By requiring an evidentiary hearing in which the complainant has an opportunity to present evidence and hear and respond to opposing evidence, we would probably reduce the risk of error inherent in the commission’s informal investigatory process. Such a requirement would, however, substantially reduce the speed and simplicity of the proceeding. In establishing the commission’s investigatory and enforcement powers, the legislature apparently intended to create a quick and efficient means of relief for victims of unlawful discrimination. To require the commission to hold an evidentiary hearing on every complaint would severely impair its ability to achieve the legislative objective. Although I consider the due process issue to be close at this point, the state’s strong interest in an expeditious means of processing discrimination complaints outweighs the possible benefits to be derived from a full-blown hearing on every complaint.

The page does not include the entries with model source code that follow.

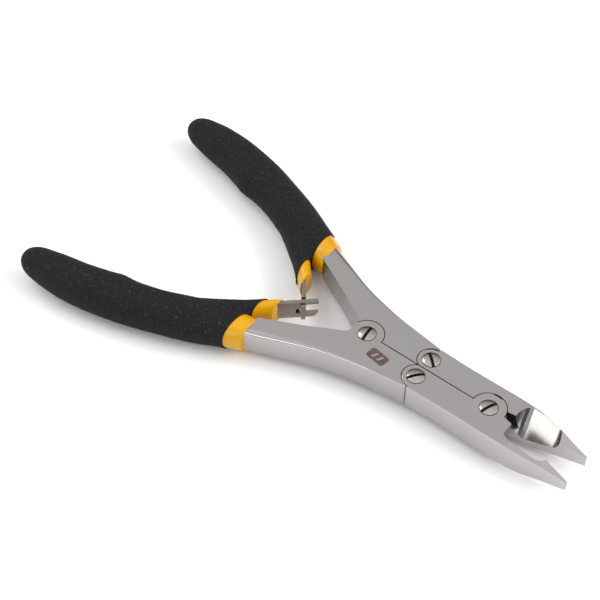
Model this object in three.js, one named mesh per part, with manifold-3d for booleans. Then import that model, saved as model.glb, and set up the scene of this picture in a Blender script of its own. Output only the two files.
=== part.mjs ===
// Compound-action crimping pliers lying flat, in millimetres, +Z up. +X runs along the centre line
// to the jaw tips. Y is 0 on the centre line: the near side has y < 0 and the far side y > 0.
// Every piece is drawn with the rear pivot A at x = y = z = 0. The assembly then moves so that the
// origin is under the middle of the tool, on the surface that the grips lie on.
// The tool is drawn fully open, with the two handles stopped against each other on the centre line.
import * as THREE from "three";
import { mergeVertices } from "three/addons/utils/BufferGeometryUtils.js";
import Module from "manifold-3d";

const wasm = await Module();
wasm.setup();

// ---- Driving dimensions, mm ----
const REAR_END = -97.6; // end of the grips
const TIP = 67.5; // end of the jaws
const THICKNESS = 8.26; // steel plates, top to underside
const TOP = THICKNESS / 2;
const OUTSIDE = TOP + 2; // a height clear of the steel, for cutting tools
const LAP_GAP = 0.15; // half of the gap between the two lapped layers
const SPLIT = 0.15; // half of the gap along the centre line
const ARC_GAP = 0.25; // gap round a pivot boss

const PIVOT_A = { x: 0, y: 0 }; // handle to handle
const LINK = { x: 19, y: 3.55 }; // handle to jaw, one on each side
const PIVOT_D = { x: 40, y: 0 }; // jaw to jaw
const BOSS_A = 4.7;
const BOSS_LINK = 3.8;
const BOSS_D = 4.75;
const NOSE_ANGLE = THREE.MathUtils.degToRad(9.5); // each jaw's opening from the centre line

const SHANK_RADIUS = 1.6;
const HOLE_RADIUS = 1.67;
const HEAD_RADIUS = 2.45;
const HEAD_SEAT = 2.3; // height of the head's underside
const COUNTERBORE_RADIUS = 2.65;
const COUNTERBORE_FLOOR = 2.1;

const GRIP_HALF_HEIGHT = 6.2;
const LINER_HALF_HEIGHT = 5.1;
const TANG_GAP = 0.3;
const SLEEVE_GAP = 0.15;
const SPRING_THICKNESS = 1.25;
const SPRING_HALF_HEIGHT = 3.0;
const BLACK_LINE = [-29.6, -31.0]; // where the black stops, on the centre line and 25 mm to the side
const YELLOW_LINE = [-26.4, -26.7]; // where the yellow stops, likewise
const LINE_SPAN = 25;

const FAR = 1;
const NEAR = -1;

// ---- Helpers ----
function solid(geometry) {
  const plain = geometry.clone();
  plain.deleteAttribute("normal");
  plain.deleteAttribute("uv");
  const merged = mergeVertices(plain, 1e-5);
  return new wasm.Manifold(
    new wasm.Mesh({
      numProp: 3,
      vertProperties: new Float32Array(merged.attributes.position.array),
      triVerts: new Uint32Array(merged.index.array),
    }),
  );
}

function geometryOf(manifold) {
  const mesh = manifold.getMesh();
  const geometry = new THREE.BufferGeometry();
  geometry.setAttribute("position", new THREE.BufferAttribute(mesh.vertProperties, 3));
  geometry.setIndex(new THREE.BufferAttribute(mesh.triVerts, 1));
  return geometry;
}

// A geometry drawn on the far side, or its mirror image on the near side.
function onSide(geometry, side) {
  if (side === FAR) return solid(geometry);
  const mirror = geometry.index ? geometry.toNonIndexed() : geometry.clone();
  const position = mirror.attributes.position;
  const corner = new THREE.Vector3();
  for (let i = 0; i < position.count; i += 3) {
    const first = [0, 1, 2].map((k) => corner.fromBufferAttribute(position, i + k).toArray());
    [0, 2, 1].forEach((from, to) => {
      const [x, y, z] = first[from];
      position.setXYZ(i + to, x, -y, z);
    });
  }
  return solid(mirror);
}

// A flat plate with a plan outline [[x, y], ...] between two heights.
function plate(outline, low, high, side = FAR) {
  const shape = new THREE.Shape(outline.map(([x, y]) => new THREE.Vector2(x, y)));
  const geometry = new THREE.ExtrudeGeometry(shape, { depth: high - low, bevelEnabled: false });
  geometry.translate(0, 0, low);
  return onSide(geometry, side);
}

function disc(centre, radius, low, high, side = FAR, segments = 72) {
  const geometry = new THREE.CylinderGeometry(radius, radius, high - low, segments);
  geometry.rotateX(Math.PI / 2);
  geometry.translate(centre.x, centre.y, (low + high) / 2);
  return onSide(geometry, side);
}

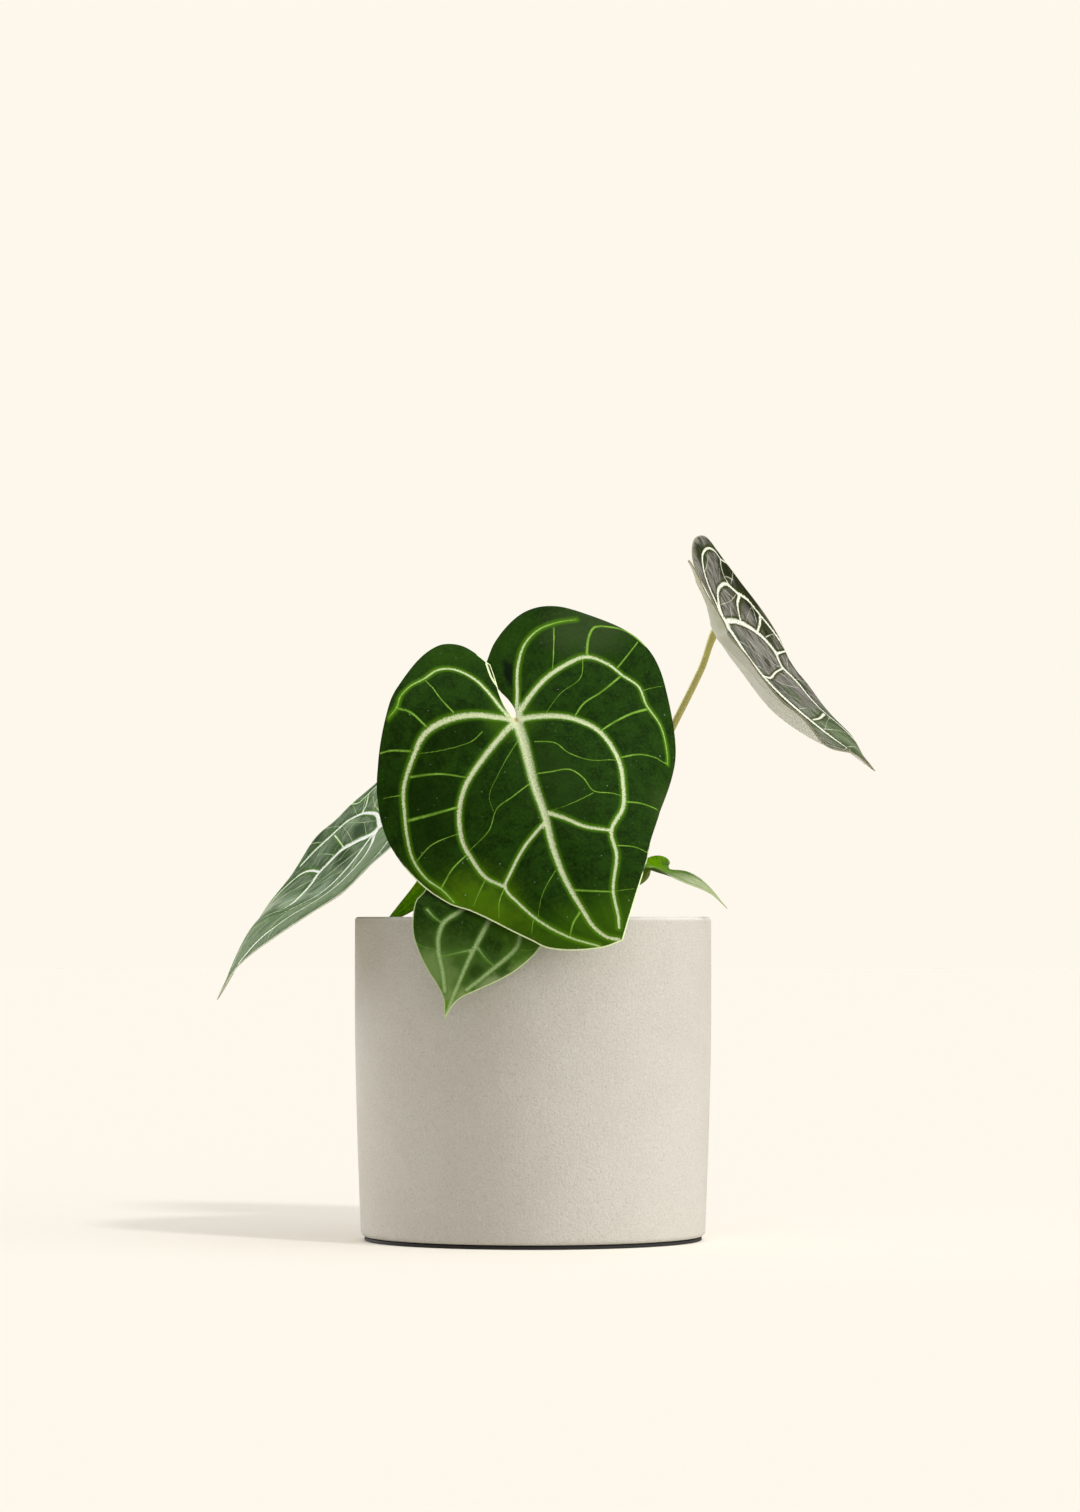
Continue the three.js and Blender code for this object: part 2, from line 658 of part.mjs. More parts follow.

Estabrook insisted in district court and insists here that he is entitled to a full evidentiary hearing. Like the majority I conclude he is not. I do believe however that due process is implicated in probable cause determinations. Perhaps a simple disclosure by the investigator would be sufficient, in which he informs the employee and the employer of the other’s version of the facts and gives them an opportunity to respond in their conversations with the investigator. Mathews, 424 U.S. at 348, 96 S.Ct. at 909, 47 L.Ed.2d at 41. See also Bowman Transportation, Inc. v. Arkansas Best-Freight System Inc., 419 U.S. 281, 288, *31595 S.Ct. 438, 443, 42 L.Ed.2d 447, 457 n. 4 (1974): Ohio Bell Telephone Co. v. Public Utilities Commission, 301 U.S. 292, 302, 57 S.Ct. 724, 729, 81 L.Ed. 1093, 1100 (1937). But this case does not require delineation of the steps due process mandates.
I concur in the result reached by the majority.
McCORMICK, J., joins in this special concurrence.